Hint: df.shape is a (rows, columns) tuple, and
df["col"].isna().sum() counts the missing values in a column.
Two quick facts — 344 rows, 11 missing sex values — and you already know more about this table than most people who plot it. That is step 1 doing its quiet, essential job before any chart is drawn.
Check your understanding
Which phrase best describes the overall character of exploratory data analysis?
A one-time report you generate at the very end of a project.
An iterative loop of plotting, noticing something, asking a sharper question, and plotting again.
A fixed checklist of plots you must produce in a strict order every time.
The process of formally proving a hypothesis with a statistical test.
You have just loaded a brand-new dataset you have never seen.

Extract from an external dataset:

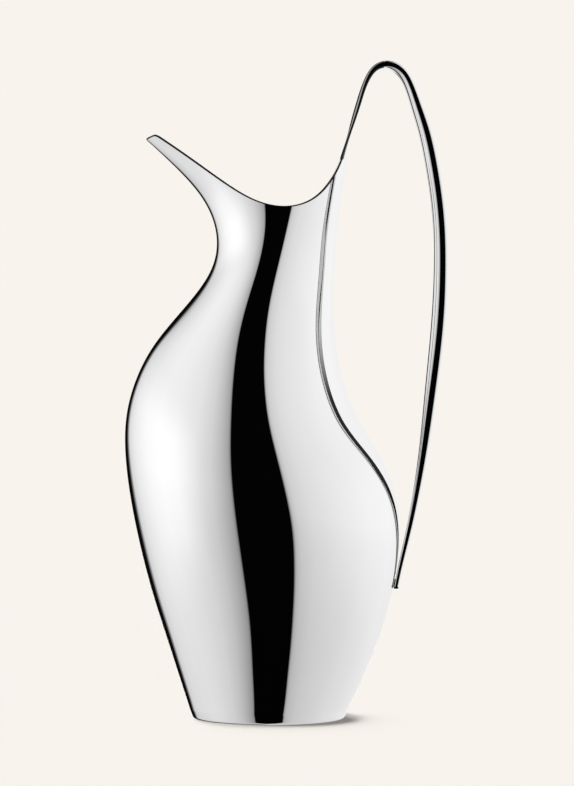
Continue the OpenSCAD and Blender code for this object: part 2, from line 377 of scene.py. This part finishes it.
def paint_shade_by_height(name, tones):
    """Mirror metal with painted shade: a ramp over height darkens its colour, standing in for
    dark reflections; pairs of height and tone, lowest first."""
    material = polished_metal(name, (1, 1, 1), 0.03, 0.03, 0.08)
    nodes, links = material.node_tree.nodes, material.node_tree.links
    shader = nodes["Principled BSDF"]
    old = shader.inputs["Base Color"].links[0]
    haze = old.from_socket
    place = nodes.new("ShaderNodeTexCoord")
    split = nodes.new("ShaderNodeSeparateXYZ")
    links.new(place.outputs["Object"], split.inputs["Vector"])
    share = nodes.new("ShaderNodeMapRange")
    share.inputs["From Min"].default_value = tones[0][0] * MM
    share.inputs["From Max"].default_value = tones[-1][0] * MM
    links.new(split.outputs["Z"], share.inputs["Value"])
    ramp = nodes.new("ShaderNodeValToRGB")
    stops = ramp.color_ramp.elements
    span = tones[-1][0] - tones[0][0]
    for index, (height, tone) in enumerate(tones):
        at = (height - tones[0][0]) / span
        stop = stops[index] if index < 2 else stops.new(at)
        stop.position = at
        stop.color = (tone, tone, tone, 1)
    links.new(share.outputs["Result"], ramp.inputs["Fac"])
    both = nodes.new("ShaderNodeMix")
    both.data_type = "RGBA"
    both.blend_type = "MULTIPLY"
    both.inputs["Factor"].default_value = 1
    links.new(haze, both.inputs["A"])
    links.new(ramp.outputs["Color"], both.inputs["B"])
    links.new(both.outputs["Result"], shader.inputs["Base Color"])
    return material


def turned_metal(name, tint, rough):
    """Satin metal with the fine rings that a lathe leaves."""
    material, nodes, links, shader = new_material(name)
    shader.inputs["Metallic"].default_value = 1.0
    shader.inputs["Base Color"].default_value = (*tint, 1)
    place = nodes.new("ShaderNodeTexCoord")
    rings = nodes.new("ShaderNodeTexWave")
    rings.wave_type = "RINGS"
    rings.rings_direction = "Z"
    rings.inputs["Scale"].default_value = 700
    rings.inputs["Distortion"].default_value = 1.5
    rings.inputs["Detail"].default_value = 3
    links.new(place.outputs["Object"], rings.inputs["Vector"])
    shade = nodes.new("ShaderNodeMapRange")
    shade.inputs["To Min"].default_value = rough
    shade.inputs["To Max"].default_value = rough + 0.12
    links.new(rings.outputs["Fac"], shade.inputs["Value"])
    links.new(shade.outputs["Result"], shader.inputs["Roughness"])
    bump = nodes.new("ShaderNodeBump")
    bump.inputs["Strength"].default_value = 0.15
    bump.inputs["Distance"].default_value = 0.00002
    links.new(rings.outputs["Fac"], bump.inputs["Height"])
    links.new(bump.outputs["Normal"], shader.inputs["Normal"])
    return material


mirror = polished_metal("mirror_polish", (0.985, 0.985, 0.985), 0.012, 0.02, 0.05)
handle_mirror = polished_metal("handle_polish", (0.985, 0.985, 0.985), 0.012, 0.02, 0.05)
joint_mirror = polished_metal("joint_polish", (0.975, 0.975, 0.98), 0.02, 0.03, 0.08)
# Painted dark reflection line for the rim's cut edge and the handle's edges.
edge_painted_reflection = paint_dark_reflection("edge_painted_reflection")
# Painted shade by height on the loop's inner face and on the rising part's sides.
loop_inside_painted_shade = paint_shade_by_height("loop_inside_painted_shade", [(60, 0.02), (158, 0.03), (182, 0.55), (280, 0.75)])
rise_side_painted_shade = paint_shade_by_height("rise_side_painted_shade", [(230, 0.25), (262, 0.4), (290, 0.3)])
inside_satin = polished_metal("inside_polish", (0.96, 0.96, 0.96), 0.06, 0.08, 0.2)
base_satin = turned_metal("base_turning", (0.88, 0.88, 0.88), 0.2)

# ---- body pieces ---------------------------------------------------------------------------

SEAM_ANGLE = 0.012
ROOT_ANGLE = root_angle()
ROOT_COLUMNS = 14
HALF_COLUMNS = 96
BODY_ROWS = 240
LIP_STEPS = 10
BACK_SIDE = 1               # angle up to which the wall is kept under the handle's root


def body_strip(angles):
    """Points, normals and size of a grid of wall columns: up the outside, over the lip or the
    root's flat edge, and down the inside."""
    m = len(angles)
    turn = np.abs(angles)
    top = column_top(angles)
    top = np.where(turn < BACK_SIDE, np.minimum(top, SHELL_TOP), top)
    at_root = turn < ROOT_ANGLE - 1e-6
    top = np.where(at_root, SHELL_TOP, top)
    t = np.linspace(0, 1, BODY_ROWS)
    z = BASE_H + (top[:, None] - BASE_H) * t[None, :]
    a = np.repeat(angles[:, None], BODY_ROWS, 1)
    outer = body_point(a, z)
    normal = body_normal(a, z)
    inner = outer - normal * WALL
    # the lip runs square to the rim line
    d = 1e-3
    near, far = angles - d, angles + d
    along = body_point(far, column_top(far)) - body_point(near, column_top(near))
    n_top = normal[:, -1]
    away = unit(np.cross(n_top, along))
    away = away * np.sign(away[:, 2:3])
    arc = np.linspace(0, math.pi, LIP_STEPS + 1)[1:-1]
    middle = outer[:, -1] - n_top * WALL / 2
    cos, sin = np.cos(arc)[None, :, None], np.sin(arc)[None, :, None]
    lift = np.where(at_root, 0.0, 1.0)[:, None, None]
    lip = middle[:, None] + WALL / 2 * (n_top[:, None] * cos + away[:, None] * sin * lift)
    lip_n = unit(n_top[:, None] * cos * lift + away[:, None] * sin + 1e-9)
    points = np.concatenate([outer, lip, inner[:, ::-1]], 1)
    normals = np.concatenate([normal, lip_n, -normal[:, ::-1]], 1)
    return points.reshape(-1, 3), normals.reshape(-1, 3), m, points.shape[1]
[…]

According to the workflow on this page, which is the most sensible first move?
Build a polished, publication-ready multi-panel figure.
Immediately run a formal statistical test on two columns.
Inspect its structure — shape, a few rows, column types, and missing values — with tools like shape, head, info, and isna().sum().
Drop every row that contains any missing value, then start plotting.
In the penguins walkthrough, what made the grouped scatter plot (colored by
species) such a productive next step after the body-mass histogram?
It used a prettier color palette than the histogram.
It proved beyond doubt that species causes body mass.
It tested the histogram's hint of hidden groups by relating two variables and splitting by species, which explained the second peak.
It replaced the need to ever look at single variables again.
You now have a repeatable way to meet any dataset: check its structure, look at one variable, then two, then many, and let each plot sharpen the next question. With this workflow in hand and the tidy-data and grammar mental models behind you, you are ready to start drawing the chart families themselves.